Non-Normative Bodies in a Postmodern World

Not only this, but postmodern theory, with its emphasis on the role of language in shaping perception as well as identity, has helped disability theorists begin to think outside of the medical model.

Basically, postmodernist-inspired disability theorists, such as Tom Shakespeare and Marian Corker in their Disability/Postmodernity: Embodying Disability, have started to think about the impact of the language we use in our medicalized society. For these theorists, the language of medicine powerfully shapes the way we perceive impairment. And, for postmodernists, perception is the only reality.

We can see this in the idea of the "sick role," in which a patient, once diagnosed, begins to live up to and according to that diagnosis unless and until s/he is pronounced "cured" by an outside authority (yup, the doctor).

But postmodern theory offers an interesting way out of the sick role, and of the language of our medicalized modernity in general, because doctors aren't the only ones who can speak.

Disability studies scholars like G. Thomas Couser have started to pay a lot of attention to the power of patients' own narratives in shaping their sense of self, their attitudes toward and understanding of their impairments, and the way that they use their stories to develop their own places in the world.

So, while the medical model positions disability in the individual body of the patient, describing it as a "problem" to be fixed through medical intervention, social models argue that disability is in fact an environmental problem originating in false perceptions of how "normal" bodies should look and function.

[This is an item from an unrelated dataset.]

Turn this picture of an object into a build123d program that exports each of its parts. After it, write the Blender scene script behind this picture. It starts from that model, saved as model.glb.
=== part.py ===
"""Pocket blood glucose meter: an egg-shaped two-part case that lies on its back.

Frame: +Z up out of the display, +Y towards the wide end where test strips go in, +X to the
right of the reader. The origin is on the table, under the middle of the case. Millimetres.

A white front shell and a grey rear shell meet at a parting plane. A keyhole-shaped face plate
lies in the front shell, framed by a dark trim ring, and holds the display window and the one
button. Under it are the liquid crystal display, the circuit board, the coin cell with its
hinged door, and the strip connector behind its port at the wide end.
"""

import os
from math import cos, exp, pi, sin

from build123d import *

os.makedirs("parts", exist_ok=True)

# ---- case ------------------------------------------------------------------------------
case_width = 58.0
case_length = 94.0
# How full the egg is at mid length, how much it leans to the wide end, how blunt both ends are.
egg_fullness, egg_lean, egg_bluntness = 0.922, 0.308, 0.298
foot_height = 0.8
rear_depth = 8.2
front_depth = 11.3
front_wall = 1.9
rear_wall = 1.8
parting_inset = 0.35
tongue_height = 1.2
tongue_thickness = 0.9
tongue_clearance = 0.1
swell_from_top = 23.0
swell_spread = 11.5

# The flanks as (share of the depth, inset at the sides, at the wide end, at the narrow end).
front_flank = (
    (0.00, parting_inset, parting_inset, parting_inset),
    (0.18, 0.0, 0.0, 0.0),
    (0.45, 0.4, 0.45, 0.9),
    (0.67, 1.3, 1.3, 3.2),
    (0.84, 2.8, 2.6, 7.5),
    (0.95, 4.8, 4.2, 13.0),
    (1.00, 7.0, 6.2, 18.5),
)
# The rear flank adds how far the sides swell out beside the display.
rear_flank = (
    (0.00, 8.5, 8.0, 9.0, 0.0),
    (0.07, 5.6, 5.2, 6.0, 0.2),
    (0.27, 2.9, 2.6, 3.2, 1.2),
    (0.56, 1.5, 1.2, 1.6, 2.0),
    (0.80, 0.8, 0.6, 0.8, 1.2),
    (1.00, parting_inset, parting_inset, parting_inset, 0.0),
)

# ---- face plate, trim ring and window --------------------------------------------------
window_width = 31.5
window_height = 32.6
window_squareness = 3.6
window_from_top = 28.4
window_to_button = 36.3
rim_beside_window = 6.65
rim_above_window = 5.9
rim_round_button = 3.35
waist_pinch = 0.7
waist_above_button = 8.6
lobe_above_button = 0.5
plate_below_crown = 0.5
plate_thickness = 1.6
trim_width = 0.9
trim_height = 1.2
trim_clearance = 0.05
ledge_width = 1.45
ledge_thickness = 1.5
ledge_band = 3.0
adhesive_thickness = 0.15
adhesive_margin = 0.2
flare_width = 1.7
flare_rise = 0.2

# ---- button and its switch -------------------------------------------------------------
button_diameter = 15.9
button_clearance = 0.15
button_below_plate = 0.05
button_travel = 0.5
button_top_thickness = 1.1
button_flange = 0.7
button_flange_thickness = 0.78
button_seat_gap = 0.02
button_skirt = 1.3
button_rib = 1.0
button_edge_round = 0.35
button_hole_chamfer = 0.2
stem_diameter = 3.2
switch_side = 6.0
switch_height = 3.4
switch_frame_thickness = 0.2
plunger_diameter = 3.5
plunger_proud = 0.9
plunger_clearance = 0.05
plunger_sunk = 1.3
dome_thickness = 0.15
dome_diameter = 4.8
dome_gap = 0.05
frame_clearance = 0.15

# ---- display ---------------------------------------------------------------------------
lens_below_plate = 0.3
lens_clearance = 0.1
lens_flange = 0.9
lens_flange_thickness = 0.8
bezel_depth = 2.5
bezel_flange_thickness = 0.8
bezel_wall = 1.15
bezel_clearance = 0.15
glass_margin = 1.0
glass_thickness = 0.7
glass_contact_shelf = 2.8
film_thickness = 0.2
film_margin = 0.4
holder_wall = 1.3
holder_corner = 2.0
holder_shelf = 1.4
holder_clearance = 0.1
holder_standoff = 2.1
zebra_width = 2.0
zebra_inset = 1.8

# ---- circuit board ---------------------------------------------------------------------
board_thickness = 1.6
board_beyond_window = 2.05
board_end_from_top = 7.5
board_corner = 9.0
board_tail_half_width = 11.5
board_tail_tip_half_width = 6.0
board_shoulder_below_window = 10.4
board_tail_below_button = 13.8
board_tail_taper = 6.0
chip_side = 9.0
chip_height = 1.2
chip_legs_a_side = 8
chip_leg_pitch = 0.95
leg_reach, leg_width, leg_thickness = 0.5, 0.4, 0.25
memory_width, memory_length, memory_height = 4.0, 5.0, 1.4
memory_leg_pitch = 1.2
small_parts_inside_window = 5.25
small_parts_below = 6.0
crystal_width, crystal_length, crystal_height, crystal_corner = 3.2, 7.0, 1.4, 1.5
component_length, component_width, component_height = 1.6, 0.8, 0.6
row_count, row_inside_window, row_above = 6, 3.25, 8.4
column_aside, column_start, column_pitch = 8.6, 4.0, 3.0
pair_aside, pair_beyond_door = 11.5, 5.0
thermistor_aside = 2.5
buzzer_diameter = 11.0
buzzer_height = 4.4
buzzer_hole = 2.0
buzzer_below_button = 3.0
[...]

Not only that, but drawing from postmodern theory, social models of disability argue that persons with "non-normative" bodies can, basically, "relanguage" their conditions by taking control of their own stories and insisting that they—not the doctors, not the courts, not society as a whole—get to define their impairment—and themselves.

Of course, it's not always that simple. Yup, there's always a catch. And as Tom Shakespeare, who co-wrote and co-edited Disability/Postmodernity, reminds us, it's way too easy to fall into the Tarzan speak of "social model good; medical model bad" trap when the reality is super complicated.

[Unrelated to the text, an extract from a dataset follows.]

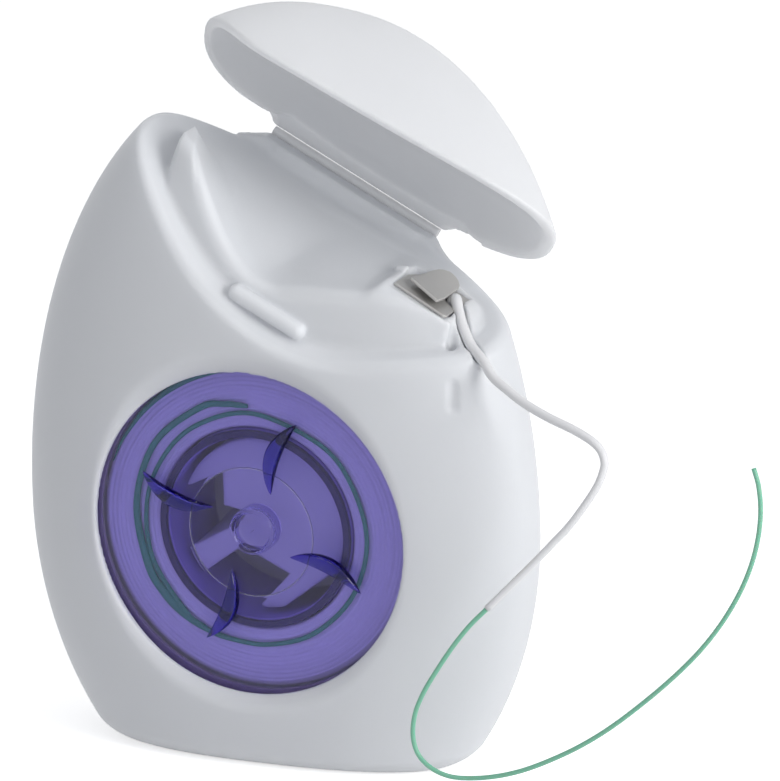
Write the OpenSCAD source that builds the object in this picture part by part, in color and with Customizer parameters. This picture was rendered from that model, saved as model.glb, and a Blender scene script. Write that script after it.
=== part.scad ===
/* [Case] */
// Width of the closed case across its widest point
case_width = 52; // [47:0.5:58]
// Thickness of the case, front face to back face
case_depth = 19; // [18.4:0.1:22]
// Height of the widest point above the table
belly_height = 23.8; // [22:0.2:26]
// Height of the closed case above its widest point
crown_height = 44; // [42:0.5:48]
// Depth that the lower half would have if its base were not cut flat
keel_depth = 34; // [31:0.5:40]
// Wall thickness of the moulded case
case_wall = 1.3; // [1.1:0.05:1.4]
// Radius of the edge round the flat base
foot_radius = 2; // [1:0.25:3]
// Squareness of the rolled edge between the faces, 2 being an ellipse
roll_power = 2.45; // [2.3:0.05:3]

/* [Mouth] */
// Height of the lowest part of the shoulder, at the front
shoulder_height = 41.6; // [41.2:0.2:42.4]
// Distance from the middle to where the shoulder starts to climb
shoulder_knee = 12; // [11:0.5:13]
// Height of the hinge line at its middle
hinge_height = 54.9; // [54.3:0.2:55.7]
// Distance of the hinge's middle from the case's middle
hinge_offset = 5; // [4.6:0.1:5.8]
// Angle that the hinge line slopes down to the right
hinge_slope = 28; // [26:0.5:29]
// Length of the thin strap that joins lid and case
strap_length = 19; // [14:0.5:20]
// Radius of the rolled bead where the strap bends
strap_radius = 0.45; // [0.35:0.05:0.55]
// Distance that the bead stands behind the case's back
strap_standoff = 0.7; // [0.4:0.05:0.9]
// Running gap between that bead and the lid's edge
strap_gap = 0.1; // [0.08:0.01:0.15]
// Angle that the lid stands open at rest
lid_open = 65.5; // [60:0.5:75]
// Wall thickness of the lid
lid_wall = 1.2; // [1:0.05:1.4]
// Gap between the closed lid's rim and the shoulder
rim_gap = 0.35; // [0.25:0.05:0.45]

/* [Neck] */
// Distance that the neck stands back from the outside of the case
neck_inset = 2.2; // [2:0.1:2.6]
// Height of the neck's front edge
neck_height = 48; // [47:0.1:48.6]
// Depth of the scoop in the neck's top
scoop_depth = 1.4; // [0.5:0.1:1.6]
// Length of the bump that the lid's rim clicks over
nub_length = 8.6; // [6:0.2:9]
// Width of that bump
nub_width = 1.8; // [1.2:0.1:2.2]
// Height of that bump off the neck
nub_height = 0.45; // [0.3:0.05:0.5]

/* [Cutter] */
// Length of the cutter plate along the hinge direction
cutter_length = 6.1; // [5.4:0.1:6.2]
// Width of the cutter plate, front to back
cutter_width = 6; // [5.4:0.1:6.2]
// Thickness of the cutter's sheet steel
cutter_sheet = 0.3; // [0.2:0.05:0.4]
// Height of the raised tongue over the plate
tongue_lift = 0.45; // [0.3:0.05:0.6]
// Radius of the hole that the floss leaves by
exit_radius = 0.8; // [0.7:0.05:1]

/* [Spool] */
// Radius of the round window in the case's front
window_radius = 16; // [15.4:0.1:16.6]
// Sideways distance of the spool's axis from the case's middle
spool_offset = -0.3; // [-0.6:0.1:0.6]
// Width of the dished rim round the window
dish_width = 2.8; // [2:0.1:3]
// Depth of the spool's front face behind the widest point of the case
spool_recess = 2.3; // [2.2:0.1:2.6]
// Distance that the spool's front flange reaches under the window's rim
flange_overlap = 1; // [0.5:0.1:1]
// Thickness of the spool's flanges
flange_thickness = 1; // [0.8:0.1:1.2]
// Outer radius of the spool's hub
hub_radius = 9.9; // [9.5:0.1:10.4]
// Wall thickness of the hub
hub_wall = 0.85; // [0.6:0.05:1]
// Width of the spool between its flanges
reel_width = 10.8; // [10:0.1:11]
// Radius of the pin that the spool turns on
pin_radius = 1.95; // [1.6:0.01:2.05]
// Running clearance round that pin
pin_clearance = 0.08; // [0.05:0.01:0.1]
// Height of the finger fins on the spool's face
fin_height = 0.9; // [0.6:0.1:1.1]
// Distance of a fin's inner tip from the spool's axis
fin_inner = 4.5; // [4:0.1:5]
// Distance of a fin's outer tip from the spool's axis
fin_outer = 12.3; // [11.6:0.1:13]

/* [Floss] */
// Radius of the full winding
winding_radius = 15.9; // [15:0.1:16]
// Diameter of the floss in the outer layer of turns
turn_diameter = 0.5; // [0.4:0.05:0.5]
// Turns in the outer layer
turn_count = 10; // [8:1:10]
// Diameter of the loose white floss
floss_diameter = 0.8; // [0.6:0.05:0.9]
// Diameter of the stiff green threader
threader_diameter = 0.42; // [0.36:0.02:0.6]

/* [Hidden] */
$fn = 72;

// The closed case is an egg: one rule gives its half width and half depth at any height.
half_width = case_width / 2;
half_depth = case_depth / 2;
case_top = belly_height + crown_height;
depth_power = 3.05;
around = 44;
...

Shakespeare reminds us that illness, injury, and deformity are not just social constructs, ideas rooted in other people's perceptions. No, these conditions are physical realities of the body and, especially when they appear in the form of chronic and progressive diseases, they don't just go away when environmental barriers or social prejudices are removed.

Not only that, but anyone who thinks that the world can be built to accommodate every kind of bodily variation, illness, injury, or deformity is a teensy bit unrealistic.

Because, the truth is, there will always be disease and debility. Oh, and death and taxes.

So, the next stage for disability studies? Well, this is where the union of disability studies and literary theory becomes so very important. Because to understand "disability" and to begin to envision, and then create, a world of equality for all bodies, which is the theory's ultimate goal, we must look—and look, and look some more—at how our words and our stories shape our understanding of our bodies, how we live in them, and how we love them.

Because we can only throw away the old stories when we can replace them with new ones.

Disability Studies, meet Literary Theory; Literary Theory, meet Disability Studies. And, as disability theorist Simi Linton would say: what culture has brought together, let no one ever again tear asunder.